Johann Caspar Kerll (9 April 1627 – 13 February 1693) was a German baroque composer and organist. He is also known as Kerl, Gherl, Giovanni Gasparo Cherll and Gaspard Kerle.
Born in Adorf the son of an organist, Kerll showed outstanding musical abilities at an early age, and was taught by Giovanni Valentini, court Kapellmeister at Vienna. Kerll became one of the most acclaimed composers of his time, known both as a gifted composer and an outstanding teacher. He worked at Vienna, Munich and Brussels, and also travelled widely. His pupils included Agostino Steffani, Franz Xaver Murschhauser, and possibly Johann Pachelbel, and his influence is seen in works by Handel and Johann Sebastian Bach: Handel frequently borrowed themes and fragments of music from Kerll's works, and Bach arranged the Sanctus movement from Kerll's Missa superba as BWV 241, Sanctus in D major.
Although Kerll was a well-known and influential composer, many of his works are currently lost. The losses are particularly striking in vocal music, with all 11 known operas and 24 offertories missing. The surviving oeuvre shows Kerll's mastery of the Italian concerted style, employed in almost all of his masses, and his highly developed contrapuntal technique. He was influenced by Heinrich Schütz in his sacred vocal music, and by Girolamo Frescobaldi in keyboard works.

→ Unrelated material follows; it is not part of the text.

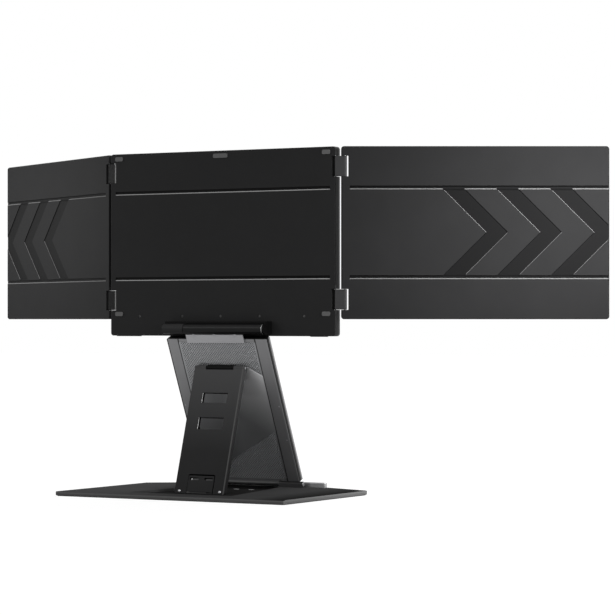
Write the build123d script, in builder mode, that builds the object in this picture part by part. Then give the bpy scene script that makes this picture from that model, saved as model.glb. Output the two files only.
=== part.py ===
from build123d import *
import os
from math import cos, radians, sin

# A laptop screen extender: a centre screen on a folding stand, and a side screen on each of its
# edges. X runs to the user's right, Y to the back of the screens and Z up. The origin is the
# middle of the base's underside, on the desk. Sizes are in millimetres and angles in degrees.

# ---- Fits ----
running_clearance = 0.05  # radial, a pin in what turns on it
seat_clearance = 0.02  # radial, a pin or screw in what holds it
knuckle_gap = 0.4  # end play between hinge knuckles
panel_gap = 0.15  # round a panel in its rebate
press_gap = 0.1  # between a pressed button and its switch

# ---- Base ----
base_width = 360.0
base_depth = 225.5
base_corner = 4.0
mat_thickness = 1.0
mat_inset = 1.5
plate_thickness = 2.7
deck_thickness = 2.5
deck_bevel = 0.8
deck_rise = 2.2  # of the deck towards its front edge
deck_ramp = 63.0  # from the base's side in to the deck's full height
recess_rear_width = 160.0
recess_front_width = 106.0
recess_rear_margin = 33.0  # from the base's rear edge
recess_front_margin = 11.5  # from the base's front edge
bar_length = 235.0
bar_depth = 6.8
bar_height = 9.2
bar_dip = 1.7  # where the leaf leans over the bar
bar_dip_margin = 1.5  # beside the leaf
bar_inset = 1.0
bar_round = 1.5
base_screw_pitch = 24.0
base_screw_count = 2
base_screw_setback = 28.5  # from the base's front edge
base_screw_radius = 4.0
base_screw_head = 0.4
screw_head_height = 0.9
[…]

Kerll was the son of Caspar Kerll and Catharina Hendel (married 1626). He was born in 1627 in Adorf, where his father served as organist of the Michaeliskirche (appointed after building the church organ with Jacob Schädlich). Caspar Kerll probably gave music lessons to his son, who apparently demonstrated exceptional musical abilities; by 1641 he was already composing and sometime later during the early 1640s he was sent to Vienna to study under Giovanni Valentini, court Kapellmeister and composer. Kerll's professional career started in Vienna, where he served as organist, and continued in approximately 1647/8, when Archduke Leopold Wilhelm of Austria (then the governor of the Spanish Netherlands) employed him as chamber organist for the new residential palace in Brussels.